Last year, I raced the same course with about the same lap traffic on the same bike with the same wheels in similar weather with a similarly dry and sandy course. So the goal was simple. Beat last year's time. Hopefully by a lot.
Off the gun with the clydesdales, we rolled along about a mile of road before dropping into singletrack. 5 of them were off the front, I was in no man's land, and some other guys and the rest of the gals were somewhere behind me. I tried to hit my pushing-it-but-not-blowing up pace. I've raced a bunch of the long races, which is great - gave me the confidence to know that even if I blew up completely, I'd have legs to finish the race.
Photo thanks to Andrew Burnette |
I didn't see another woman after the start. And there were few rabbits in the woods. I passed some guys from earlier waves but didn't ride with anyone for any length of time. After the Big Bear race where I had a buddy for like 30 miles, it was a bit odd. But nice to flow through the sections in my own head, choosing lines, changing gears, making my own mistakes. I wound up 44th out of 77 starters for the 9:45 sport race. Cool. I'm getting faster than some of the guys...

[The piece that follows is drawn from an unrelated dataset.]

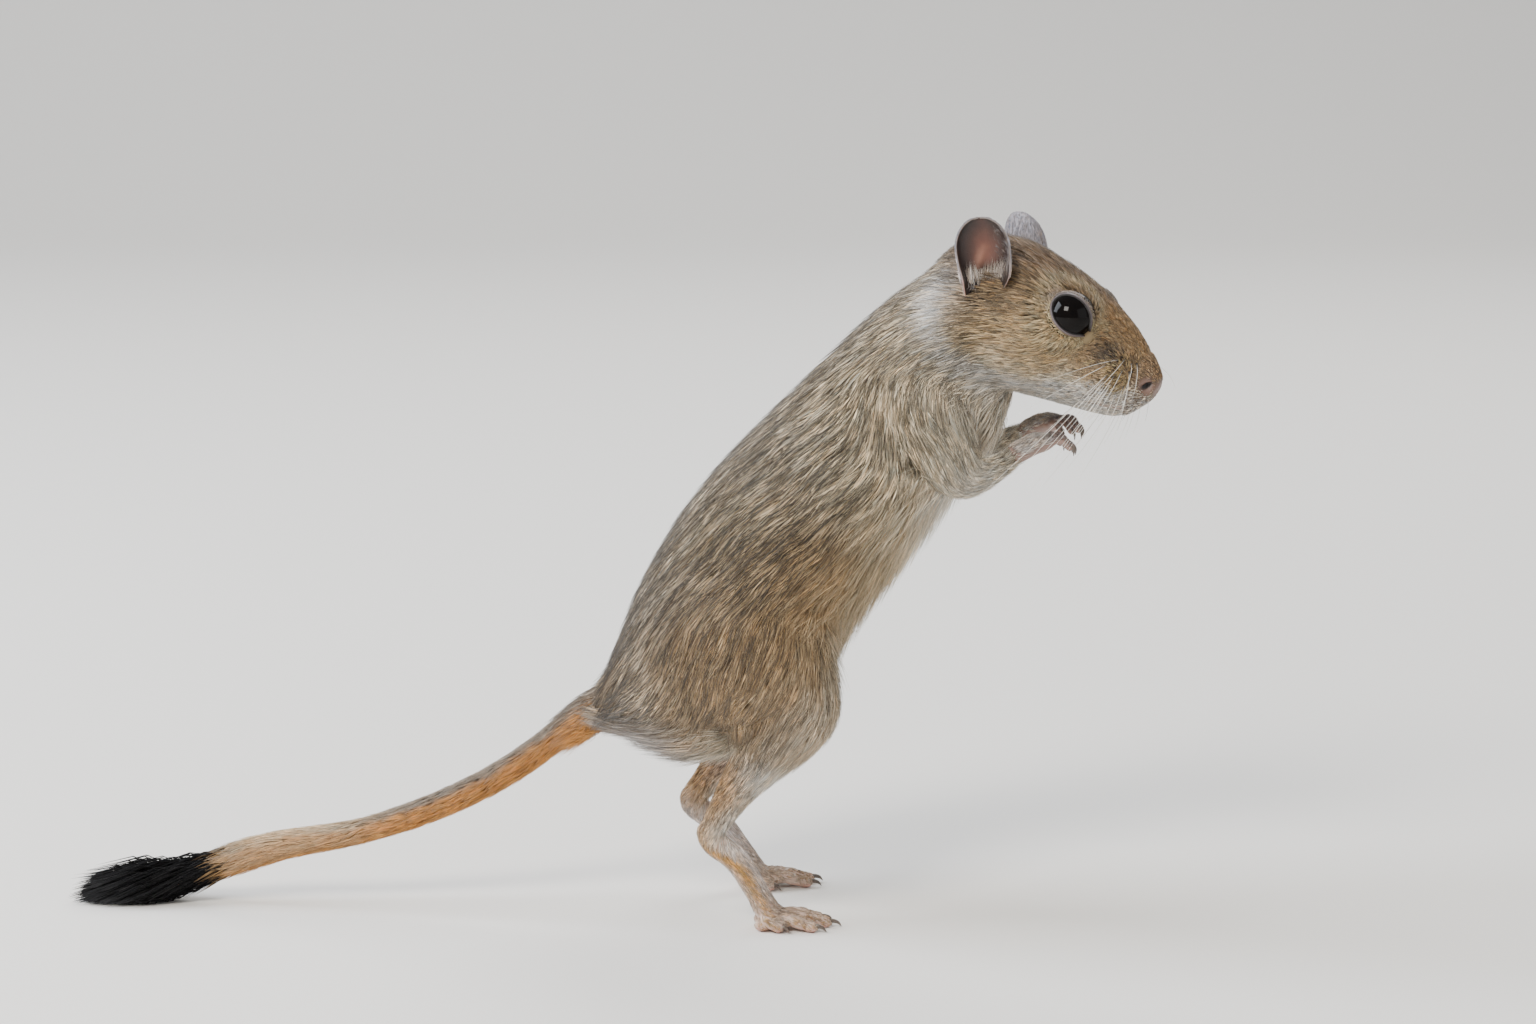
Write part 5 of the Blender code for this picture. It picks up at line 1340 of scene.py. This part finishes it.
class GERBIL_OT_coat(bpy.types.Operator):
    """Grows the coat's tufts over the skin, the lids, the paws and the ears"""

    bl_idname = "gerbil.coat"
    bl_label = "Coat"

    def execute(self, context):
        hair = coat_material("agouti_hair_keratin", 0.58, 0.82, 1.2)
        self.body_coat(hair, context.scene.gerbil_coat)
        self.lid_coat(hair)
        self.paw_coat(hair)
        self.ear_coat(hair)
        self.ear_fluff(hair)
        self.nose_coat(hair)
        return {"FINISHED"}

    def body_coat(self, hair, sizes):
        """The coat on the one skin, parted into pieces by limb and by the way along it."""
        hide = BUILT["hide"]
        dense, long, wide, high, wild = coat_fields(hide, sizes)
        surface = (hide["points"], hide["faces"], hide["normals"])
        tufts = grow(surface, hide["lie"], (dense, long, wide, high, wild), SEED)
        corners, weights = tufts["corners"], tufts["weights"]
        base, weight = at(hide["colour"], corners, weights), at(hide["weight"].T, corners, weights)
        # Guard hairs have dark ends all over but on the belly, the breast and the white of the face.
        out = at(hide["normals"], corners, weights)
        ticked = ease(-0.8, -0.1, out[:, 2] - 0.5 * out[:, 0]) * (1 - 0.8 * ease(0.5, 0.64, base.mean(axis=1)))
        limbs = weight[:, 1:5].sum(axis=1)
        dark = ticked * (0.9 - 0.78 * weight[:, 5] - 0.25 * weight[:, 6] - 0.22 * limbs) + 0.06
        base = self.pad_colours(base, to_head(tufts["roots"]))
        streak = 0.24 - 0.1 * weight[:, 6] - 0.16 * weight[:, 5] - 0.06 * limbs
        colours = tuft_colours(tufts, base, SEED + 5, dark, streak)
        main, share = weight.argmax(axis=1), hide["share"][corners[:, 0]]
        spread = np.random.default_rng(SEED + 9).uniform(-0.004, 0.004, (len(main), 2))
        atlas = np.stack([share, hide["turn"][corners[:, 0]]], axis=1) + spread
        for k, name in enumerate(hide["names"]):
            mine = np.flatnonzero(main == k)
            mine = mine[np.argsort(share[mine], kind="stable")]
            count = max(1, math.ceil(len(mine) / 32500))
            for i, part in enumerate(np.array_split(mine, count)):
                label = f"coat_{name}" + (f"_{i + 1}" if count > 1 else "")
                tuft_piece(label, tufts["shapes"][part], colours[part], atlas[part], hair)

    def pad_colours(self, base, head):
        """On the whisker pads dark and pale ochre hairs stand mixed; a random number picks each."""
        pick = np.random.default_rng(SEED + 7).random(len(head))
        away = head * (1, 0, 1) + (0, 1, 0) * np.abs(head[:, 1:2]) - np.array(WHISKER_PAD)
        pad = np.exp(-((np.linalg.norm(away, axis=1) / 3.1) ** 2))
        low = np.exp(-((np.linalg.norm(away + (-0.8, 0, 1.4), axis=1) / 3.0) ** 2))
        base = np.where((pick < 0.38 * pad)[:, None], linear("2a211a"), base)
        return np.where((pick > 1 - 0.4 * low)[:, None], linear("b59c6a"), base)

    def lid_coat(self, hair):
        """Very short hair on the lids, which lies away from the eye: cream above it, lilac grey behind and below."""
        for side, word in ((-1, "right"), (1, "left")):
            points, faces, u, corner, sides = BUILT[f"lids_{word}"]
            normals = vertex_normals(points, faces)
            centre = from_head(on_side(EYE_CENTRE, side))
            outward, forward, upward = (AXES @ axis for axis in eye_axes(side))
            lie = points - centre
            lie = lie - outward * (lie @ outward)[:, None]
            lie = unit(lie - normals * (lie * normals).sum(axis=1, keepdims=True)) - 0.45 * AXES[:, 0] * u[:, None]
            dense = 30 * ease(0.13, 0.26, u - 0.08 * corner) * (1 - ease(0.7, 0.9, u))
            fields = (dense, 0.55 + 1.1 * u, 0.12, 0.08 + 0.55 * u, 0.14)
            tufts = grow((points, faces, normals), unit(lie), fields, 71)
            corners, weights = tufts["corners"], tufts["weights"]
            place = at(points, corners, weights)
            ring = (1 - ease(0.35, 0.95, at(u, corners, weights)))[:, None]
            low = ease(-0.1, 0.6, -unit(place - centre) @ (0.5 * forward + 0.8 * upward))[:, None]
            rim = linear("b09f78") + (linear("8a807e") - linear("b09f78")) * low
            base = marking_colours(place)
            colours = tuft_colours(tufts, base + (rim - base) * 0.75 * ring, 72, 0.15 + 0 * low, 0.12)
            index = corners[:, 0]
            atlas = np.stack([u[index], (index % sides) / sides], axis=1)
            tuft_piece(f"coat_lids_{word}", tufts["shapes"], colours, atlas, hair)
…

Yes, I won. It's funny how different race series have different speeds - the Cranky series is definitely slower, than, for instance, the Sport 35+ MASS women who fly by me at every race. But it wasn't about who I was racing. It was about the time. Am I faster than last year's 1:56:59? Yeah. Finished in 1:49:43, more than 7 minutes faster. That works out to 6.2% faster. I probably have to improve that much again to be competitive in the expert fields, slow fields or not.
Mmm... cold coke. The best finish line drink, ever.